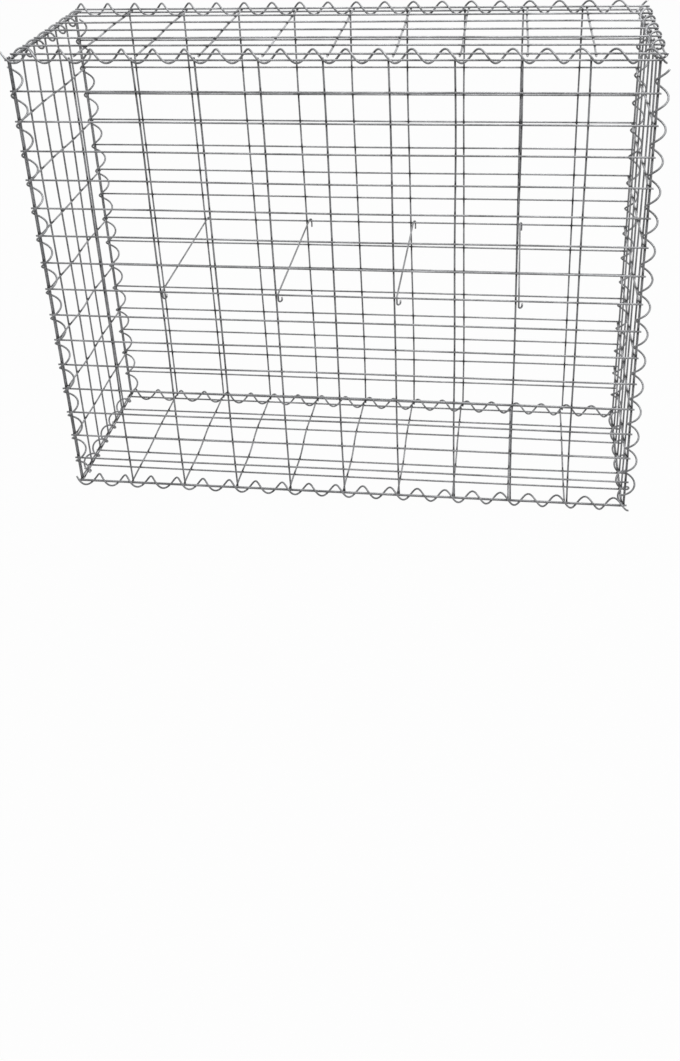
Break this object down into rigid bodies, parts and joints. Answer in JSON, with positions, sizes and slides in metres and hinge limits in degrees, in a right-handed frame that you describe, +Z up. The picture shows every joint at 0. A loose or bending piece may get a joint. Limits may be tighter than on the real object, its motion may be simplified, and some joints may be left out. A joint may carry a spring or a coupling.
{
  "type": "gabion basket",
  "caption": "Empty welded-mesh gabion basket for a stone-filled wall, closed by a mesh lid, laced along every edge with spiral binders and held front to back by hooked ties.",
  "frame": {"origin": "centre of the outline's underside, on the floor that the lowest spiral rests on", "axes": "+X along the long front from left to right, +Y from the front panel to the back panel, +Z up"},
  "size_m": [1.0338, 0.3368, 0.8339],
  "materials": {
    "galvanised_mesh": "dull galvanised",
    "galvanised_spiral": "dull galvanised",
    "galvanised_tie": "dull galvanised"
  },
  "bodies": {
    "root": {"front_panel": "galvanised_mesh", "back_panel": "galvanised_mesh", "left_end_panel": "galvanised_mesh", "right_end_panel": "galvanised_mesh", "lid_panel": "galvanised_mesh", "base_panel": "galvanised_mesh", "top_front_spiral": "galvanised_spiral", "top_back_spiral": "galvanised_spiral", "top_left_spiral": "galvanised_spiral", "top_right_spiral": "galvanised_spiral", "bottom_front_spiral": "galvanised_spiral", "bottom_back_spiral": "galvanised_spiral", "bottom_left_spiral": "galvanised_spiral", "bottom_right_spiral": "galvanised_spiral", "front_left_spiral": "galvanised_spiral", "front_right_spiral": "galvanised_spiral", "back_left_spiral": "galvanised_spiral", "back_right_spiral": "galvanised_spiral", "tie_1": "galvanised_tie", "tie_2": "galvanised_tie", "tie_3": "galvanised_tie", "tie_4": "galvanised_tie"}
  },
  "joints": []
}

•••••

• **Stated problem**: Copy out all of the data exactly, leaving nothing out.

• **Solution**:
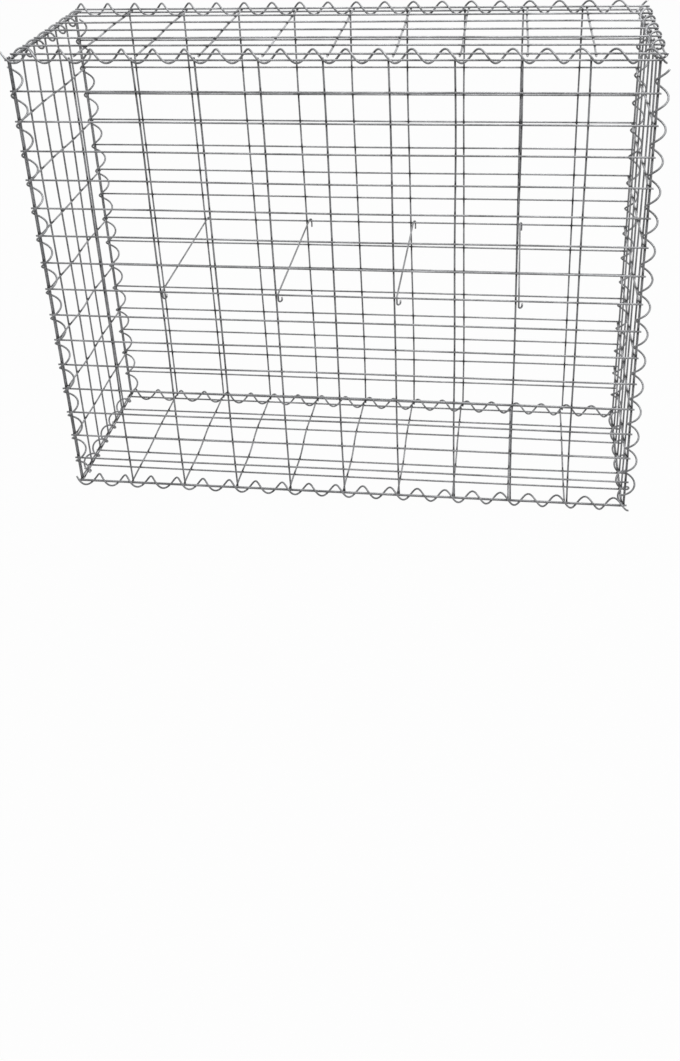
Break this object down into rigid bodies, parts and joints. Answer in JSON, with positions, sizes and slides in metres and hinge limits in degrees, in a right-handed frame that you describe, +Z up. The picture shows every joint at 0. A loose or bending piece may get a joint. Limits may be tighter than on the real object, its motion may be simplified, and some joints may be left out. A joint may carry a spring or a coupling.
{
  "type": "gabion basket",
  "caption": "Empty welded-mesh gabion basket for a stone-filled wall, closed by a mesh lid, laced along every edge with spiral binders and held front to back by hooked ties.",
  "frame": {"origin": "centre of the outline's underside, on the floor that the lowest spiral rests on", "axes": "+X along the long front from left to right, +Y from the front panel to the back panel, +Z up"},
  "size_m": [1.0338, 0.3368, 0.8339],
  "materials": {
    "galvanised_mesh": "dull galvanised",
    "galvanised_spiral": "dull galvanised",
    "galvanised_tie": "dull galvanised"
  },
  "bodies": {
    "root": {"front_panel": "galvanised_mesh", "back_panel": "galvanised_mesh", "left_end_panel": "galvanised_mesh", "right_end_panel": "galvanised_mesh", "lid_panel": "galvanised_mesh", "base_panel": "galvanised_mesh", "top_front_spiral": "galvanised_spiral", "top_back_spiral": "galvanised_spiral", "top_left_spiral": "galvanised_spiral", "top_right_spiral": "galvanised_spiral", "bottom_front_spiral": "galvanised_spiral", "bottom_back_spiral": "galvanised_spiral", "bottom_left_spiral": "galvanised_spiral", "bottom_right_spiral": "galvanised_spiral", "front_left_spiral": "galvanised_spiral", "front_right_spiral": "galvanised_spiral", "back_left_spiral": "galvanised_spiral", "back_right_spiral": "galvanised_spiral", "tie_1": "galvanised_tie", "tie_2": "galvanised_tie", "tie_3": "galvanised_tie", "tie_4": "galvanised_tie"}
  },
  "joints": []
}